Thursday, June 28, 2012

6.28.2012 LINCOLN'S PASSIVISM

this is taken from 'lincoln' by david herbert donald. Lincoln seems a man, more than any i have ever known or known about, who combines the ability do act with great power in the lowliest manner. often i find myself silently weeping as i read of something he says, the manner in which he goes about a matter, his patient suffering...he has a wiff of Jesus about him that is beautiful to me.

this author portrays him in a way i have yet to encounter. his thesis is to attempt to understand why lincoln  related to events in the way he did. it is wholly different than other lincoln books i have read. it has
1. helped me to understand the civil war much better as to how it actually progressed.
2. it has shown lincoln, who, to this time i was of the hopeful opinion that he was a follower of Christ, in a way that makes me think not so certainly in that direction. the author states that in the crisis of the presidency his references to God increased and seemingly his faith in God increased also. he never was a member of a church and rarely attended is my understanding...i hope to see him in when, by God's grace, i may come there.

below is what the author feels is the key to understanding Lincoln in his handling of circumstances and situations he encountered..

'..this biography highlights a basic trait of character evident throughout l's life; the essential passivity of his nature. l himself recognized it in a letter he wrote on april 4, 1864, to albert g. hodges, a fellow kentuckian, who asked him to explain why he had shifted from his inaugural pledge not to interfere with slavery to a policy of emancipation. after relating how circumstances had obliged him to change his mind- how emancipation and the use of african-american soldiers had become military necessities-the president concluded; 'in telling this tale i attempt no compliment to my own sagacity. i claim not to have controlled events, but confess plainly that events have controlled me'.

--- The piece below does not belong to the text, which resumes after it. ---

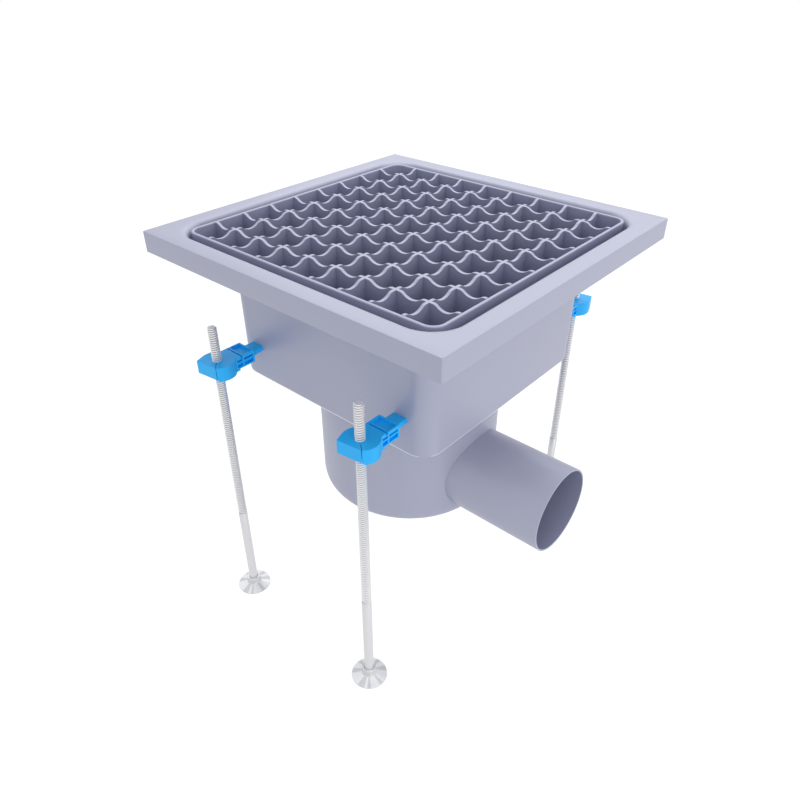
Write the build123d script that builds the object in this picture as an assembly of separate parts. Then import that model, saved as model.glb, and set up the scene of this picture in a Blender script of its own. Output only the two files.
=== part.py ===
from build123d import *
import math
import os

# Floor drain of welded sheet steel for a tiled or cast floor.
# The origin is the middle of the top plane, which is the level of the finished floor.
# +Z is up and +X is the way out through the outlet tube. All sizes are in millimetres.

# Top frame, one folded sheet
SHEET = 1.5
FRAME_HALF = 150.0
SKIRT_HEIGHT = 17.1
BORDER_WIDTH = 16.0
OPENING_RADIUS = 20.0
OPENING_ROUNDING = 1.0
LEDGE_BEND = 1.5

# Grating, half-lapped flat bars with a wave-shaped top edge inside a band on edge
BAR_THICK = 2.5
BAR_HEIGHT = 25.0
BARS_EACH_WAY = 8
OUTER_CELL = 26.5
GRATE_GAP = 7.55
BAND_CORNER = 11.0
BAND_EDGE_ROUNDING = 0.9
GRATE_SINK = 0.3
WAVE_DEPTH = 3.8
WAVE_SLOPE = 36.0
CREST_RADIUS = 6.0
CREST_FLAT = 3.5
BAND_FLAT = 2.5

# Drawn box under the frame
LEDGE_WIDTH = 27.8
BOX_DRAFT = 0.8
BOX_CORNER = 17.0
BOX_HEIGHT = 99.7
BOX_BOTTOM_RADIUS = 3.0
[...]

from his earliest days LINCOLN HAD A SENSE THAT HIS DESTINY WAS CONTROLLED BY SOME LARGER FORCE, some higher power. turning away from orthodox christianity because of the emotional excesses of frontier evangelicalism, he found it easier as a young man to accept what was called the Doctrine of Necessity, which he defined as the belief 'that the human mind is impelled to action, or held in rest by some power, over which the mind itself has no control'. later he frequently quoted to his patner, william h. herndon, the lines from hamlet;

there's a divinity that shapes our ends,
rough-hew them how we will.

from l's fatalism derived some of his most lovable traits; his compassion, his tolerance, his willingness to overlook mistakes. that belief did not, of course, lead him to lethargy or diddipation. like thousands of calvinists who believed in predestination, he worked indefatigably for a better world-for himself, for his family, and for his nation. but it helped to buffer the many reverses that he experience and enabled him to continue a strenuous life of aspiration.

it also made for a pragmatic approach to problems, a recognition that if one solution was fated not to work another could be tried. 'my policy is to have no policy'  became a kind of moto for l-a motto that infuriated the sober, doctrinaire people around him who were inclined to think that the president had no principles either. he might have offended his critics  less if he had more often used the analogy he gave james g. blaine when explaining his course on Reconstruction: 'the pilots on our western rivers steer from POINT TO POINT as they call it-setting the course of the boat no farther than they can see; and that is all i propose to myself in this great problem'.

both statements suggest l's reluctance to take the initiative and make bold plans; HE PREFERRED TO RESPOND TO THE ACTIONS OF OTHERS. they also show why l in his own distinctively american way had the quality john keats defined as forming 'a man of achievement', that quality 'which shakespeare possessed so enormously...Negative Capability, that is WHEN A MAN IS CAPABLE OF BEING IN UNCERTAINTIES, MYSTERIES , DOUBTS, without any irritable reaching after fact and reason'.